WITH RECURSIVE origin AS (
SELECT row_number() over () as _row, split_part(line, ' ', 1) as records, ('{' || split_part(line, ' ', 2) || '}') :: integer[] as counts
FROM lance_input
), replaced AS (
SELECT _row, records, counts, true as valid
FROM origin
UNION ALL
SELECT _row, records, counts,
CASE WHEN left_char not like '%#%' then true
ELSE
CASE WHEN left_char like '%.' THEN subarray(counts, 1, #left_array) = left_array
WHEN left_char like '%#' THEN
CASE WHEN #left_array = 1 THEN left_array[1] <= counts[1]
ELSE subarray(counts, 1, (#left_array)- 1) = subarray(left_array, 1, (#left_array) - 1)

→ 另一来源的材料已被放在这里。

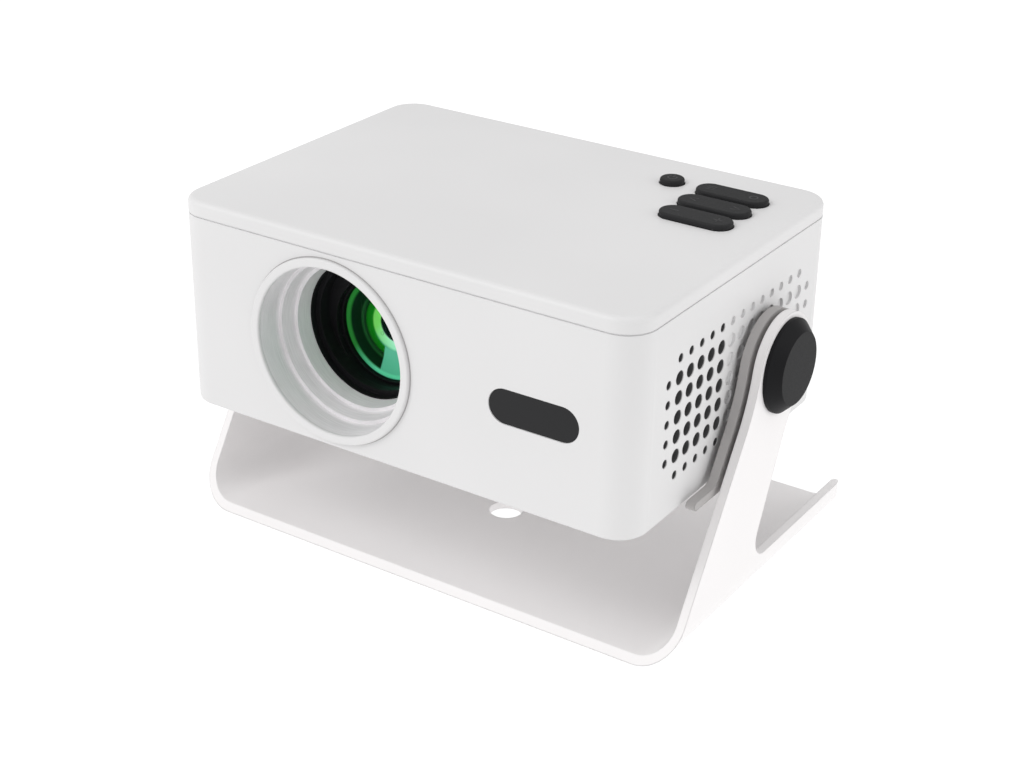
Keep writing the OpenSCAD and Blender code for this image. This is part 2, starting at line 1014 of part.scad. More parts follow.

AND left_array[#left_array] <= counts[#left_array]
END
END
END as valid
FROM (
SELECT _row, records, counts, left_char, array_agg(length(elem) order by nr) as left_array
FROM (
SELECT _row, records, counts, case when position('?' IN records) > 0 then substring(records from 1 for position('?' IN records) - 1) else records end as left_char
FROM (
SELECT _row,
substring(records from 1 for position('?' IN records) - 1) || t.chr || substring(records from position('?' IN records) + 1) as records,
counts
FROM replaced, (SELECT unnest('{".", "#"}' :: text[]) as chr) t
WHERE records like '%?%' AND valid
) s
) t
LEFT JOIN unnest(array_remove(string_to_array(left_char, '.'), '')) WITH ORDINALITY a(elem, nr)
ON TRUE
GROUP BY _row, records, counts, left_char
) s
)
SELECT _row, records, counts, array_agg(length(elem) order by nr)
FROM (
SELECT _row, a.elem, a.nr, records, counts
FROM replaced, unnest(array_remove(string_to_array(records, '.'), '')) WITH ORDINALITY a(elem, nr)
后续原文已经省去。